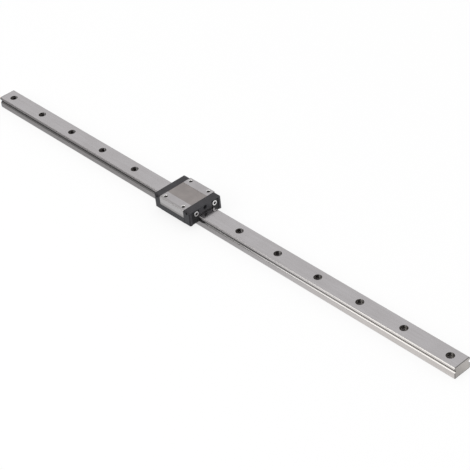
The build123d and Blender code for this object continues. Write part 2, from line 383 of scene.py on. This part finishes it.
# Finishes
def rail_finish(f):
    """Ground steel: fine lines along the rail, bright raceways with painted shade in the slot at the
    bottom, turned counterbores with painted shade in their depth, a painted dark ring of shade at the
    mouth and a painted gleam on one side of the wall, and sawn ends with a painted dark rim of shade
    at the edge break. The chamfers brighten towards the near end as a painted highlight, and the
    sides warm towards it."""
    x, y, z = f.axes()
    nx, ny, nz = f.axes("Normal")
    fine = f.noise((70.0, 9000.0, 9000.0), 4.0, 0.65)
    broad = f.noise((25.0, 700.0, 700.0), 2.0)
    cloud = f.noise((60.0, 60.0, 60.0), 2.0)
    cuts = f.noise((9000.0, 9000.0, 260.0), 3.0, 0.6)

    top = nz.between(0.8, 0.95)
    chamfer = nz.between(0.4, 0.6) * nz.between(0.9, 0.8)
    side = ny.size().between(0.6, 0.8)
    sawn = nx.size().between(0.9, 0.98)
    race = (y.size().below(RAIL_HALF_WIDTH - 0.04 * MM, 0.04 * MM)
            * y.size().above(RACE_DEEPEST, 0.2 * MM)
            * z.above(RACE_LOW, 0.2 * MM) * z.below(RACE_HIGH, 0.2 * MM))
    slot = race * y.size().below(SLOT_MOUTH, 0.06 * MM)

    from_hole = f.maths("WRAP", x, HOLE_PITCH / 2, -HOLE_PITCH / 2)
    radius = from_hole.distance(y)
    rings = (radius + z * 0.6).turned(9000.0)
    hole = radius.between(COUNTERBORE_RADIUS * 1.05, COUNTERBORE_RADIUS * 1.03)
    lip_shade = (hole * radius.between(COUNTERBORE_RADIUS * 0.985, COUNTERBORE_RADIUS)
           * z.between(RAIL_HEIGHT - 0.02 * MM, RAIL_HEIGHT))
    deep = z.below(COUNTERBORE_FLOOR + 1.2 * MM, 2 * MM)
    gleam = nx.between(-0.1, 0.15) * nx.between(0.6, 0.45) * ny.between(-0.5, -0.7)

    top_edge = top * x.size().above(RAIL_LENGTH / 2 - END_BREAK, 0.15 * MM)
    rim = z.above(RAIL_HEIGHT - END_BREAK, 0.15 * MM).larger(z.below(END_BREAK, 0.15 * MM))
    rim = rim.larger(y.size().above(RAIL_HALF_WIDTH - SIDE_BREAK, 0.2 * MM))
    edge_break_shade = (top_edge * 0.65).larger(sawn * rim)

    steel = (fine * 0.5 + broad * 0.3 + cloud * 0.2).mottle(
        (0.54, 0.515, 0.515), (0.66, 0.64, 0.65), 0.25)
    # Painted highlight: the chamfers' colour brightens towards the near end.
    bright = x.between(0.0, 0.2).blend((0.50, 0.48, 0.48), (0.86, 0.845, 0.835))
    bore = rings.mottle((0.54, 0.525, 0.515), (0.82, 0.80, 0.79))
    # Painted shade: the counterbore's wall is coloured darker in its depth.
    bore = deep.blend(bore, (0.27, 0.26, 0.26))
    # Painted gleam: one side of the counterbore's wall is coloured near white.
    bore = gleam.blend(bore, (0.98, 0.975, 0.97))
    end = cuts.mottle((0.33, 0.31, 0.295), (0.46, 0.44, 0.42), 0.25)

    colour = chamfer.blend(steel, bright)
    colour = race.blend(colour, (0.70, 0.685, 0.68))
    # Painted shade: the wire slot is coloured near black.
    colour = slot.blend(colour, (0.035, 0.027, 0.025))
    colour = hole.blend(colour, bore)
    # Painted shade: a dark ring at the counterbore's mouth.
    colour = lip_shade.blend(colour, (0.10, 0.095, 0.09))
    colour = sawn.blend(colour, end)
    # Painted shade: a dark rim at the edge break of the sawn ends.
    colour = edge_break_shade.blend(colour, (0.08, 0.075, 0.075))
    warm = side * x.between(0.05, 0.2)
    colour = warm.blend(colour, (1.0, 0.985, 0.945), "MULTIPLY")

    rough = 0.24 + fine * 0.16 + cloud * 0.05 - top * 0.15 + chamfer * 0.08
    rough = rough * (1 - race) + race * (0.12 + broad * 0.06 + slot * 0.4)
    rough = rough * (1 - hole) + hole * (0.2 + gleam * 0.36)
    rough = rough * (1 - sawn) + sawn * 0.48
    lines = fine * (1 - race * 0.85) * (1 - hole) * (1 - sawn) * (1 - top * 0.6)
    lines = lines + hole * rings + sawn * cuts
    return {"Base Color": colour, "Roughness": rough, "Normal": lines.bump(0.006 * MM, 0.7)}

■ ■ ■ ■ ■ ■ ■

— Exercise goal —
Write out the data again, exactly and in full.

— Answer for this exercise —
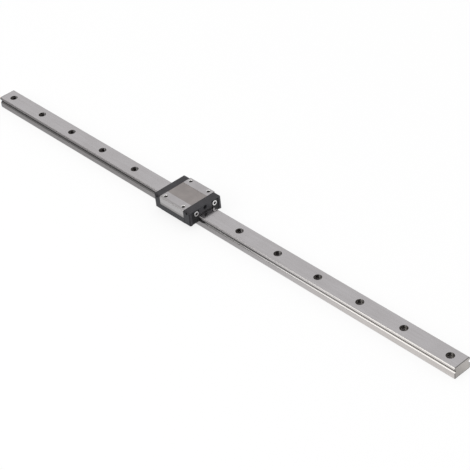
The build123d and Blender code for this object continues. Write part 2, from line 383 of scene.py on. This part finishes it.
# Finishes
def rail_finish(f):
    """Ground steel: fine lines along the rail, bright raceways with painted shade in the slot at the
    bottom, turned counterbores with painted shade in their depth, a painted dark ring of shade at the
    mouth and a painted gleam on one side of the wall, and sawn ends with a painted dark rim of shade
    at the edge break. The chamfers brighten towards the near end as a painted highlight, and the
    sides warm towards it."""
    x, y, z = f.axes()
    nx, ny, nz = f.axes("Normal")
    fine = f.noise((70.0, 9000.0, 9000.0), 4.0, 0.65)
    broad = f.noise((25.0, 700.0, 700.0), 2.0)
    cloud = f.noise((60.0, 60.0, 60.0), 2.0)
    cuts = f.noise((9000.0, 9000.0, 260.0), 3.0, 0.6)

    top = nz.between(0.8, 0.95)
    chamfer = nz.between(0.4, 0.6) * nz.between(0.9, 0.8)
    side = ny.size().between(0.6, 0.8)
    sawn = nx.size().between(0.9, 0.98)
    race = (y.size().below(RAIL_HALF_WIDTH - 0.04 * MM, 0.04 * MM)
            * y.size().above(RACE_DEEPEST, 0.2 * MM)
            * z.above(RACE_LOW, 0.2 * MM) * z.below(RACE_HIGH, 0.2 * MM))
    slot = race * y.size().below(SLOT_MOUTH, 0.06 * MM)

    from_hole = f.maths("WRAP", x, HOLE_PITCH / 2, -HOLE_PITCH / 2)
    radius = from_hole.distance(y)
    rings = (radius + z * 0.6).turned(9000.0)
    hole = radius.between(COUNTERBORE_RADIUS * 1.05, COUNTERBORE_RADIUS * 1.03)
    lip_shade = (hole * radius.between(COUNTERBORE_RADIUS * 0.985, COUNTERBORE_RADIUS)
           * z.between(RAIL_HEIGHT - 0.02 * MM, RAIL_HEIGHT))
    deep = z.below(COUNTERBORE_FLOOR + 1.2 * MM, 2 * MM)
    gleam = nx.between(-0.1, 0.15) * nx.between(0.6, 0.45) * ny.between(-0.5, -0.7)

    top_edge = top * x.size().above(RAIL_LENGTH / 2 - END_BREAK, 0.15 * MM)
    rim = z.above(RAIL_HEIGHT - END_BREAK, 0.15 * MM).larger(z.below(END_BREAK, 0.15 * MM))
    rim = rim.larger(y.size().above(RAIL_HALF_WIDTH - SIDE_BREAK, 0.2 * MM))
    edge_break_shade = (top_edge * 0.65).larger(sawn * rim)

    steel = (fine * 0.5 + broad * 0.3 + cloud * 0.2).mottle(
        (0.54, 0.515, 0.515), (0.66, 0.64, 0.65), 0.25)
    # Painted highlight: the chamfers' colour brightens towards the near end.
    bright = x.between(0.0, 0.2).blend((0.50, 0.48, 0.48), (0.86, 0.845, 0.835))
    bore = rings.mottle((0.54, 0.525, 0.515), (0.82, 0.80, 0.79))
    # Painted shade: the counterbore's wall is coloured darker in its depth.
    bore = deep.blend(bore, (0.27, 0.26, 0.26))
    # Painted gleam: one side of the counterbore's wall is coloured near white.
    bore = gleam.blend(bore, (0.98, 0.975, 0.97))
    end = cuts.mottle((0.33, 0.31, 0.295), (0.46, 0.44, 0.42), 0.25)

    colour = chamfer.blend(steel, bright)
    colour = race.blend(colour, (0.70, 0.685, 0.68))
    # Painted shade: the wire slot is coloured near black.
    colour = slot.blend(colour, (0.035, 0.027, 0.025))
    colour = hole.blend(colour, bore)
    # Painted shade: a dark ring at the counterbore's mouth.
    colour = lip_shade.blend(colour, (0.10, 0.095, 0.09))
    colour = sawn.blend(colour, end)
    # Painted shade: a dark rim at the edge break of the sawn ends.
    colour = edge_break_shade.blend(colour, (0.08, 0.075, 0.075))
    warm = side * x.between(0.05, 0.2)
    colour = warm.blend(colour, (1.0, 0.985, 0.945), "MULTIPLY")

    rough = 0.24 + fine * 0.16 + cloud * 0.05 - top * 0.15 + chamfer * 0.08
    rough = rough * (1 - race) + race * (0.12 + broad * 0.06 + slot * 0.4)
    rough = rough * (1 - hole) + hole * (0.2 + gleam * 0.36)
    rough = rough * (1 - sawn) + sawn * 0.48
    lines = fine * (1 - race * 0.85) * (1 - hole) * (1 - sawn) * (1 - top * 0.6)
    lines = lines + hole * rings + sawn * cuts
    return {"Base Color": colour, "Roughness": rough, "Normal": lines.bump(0.006 * MM, 0.7)}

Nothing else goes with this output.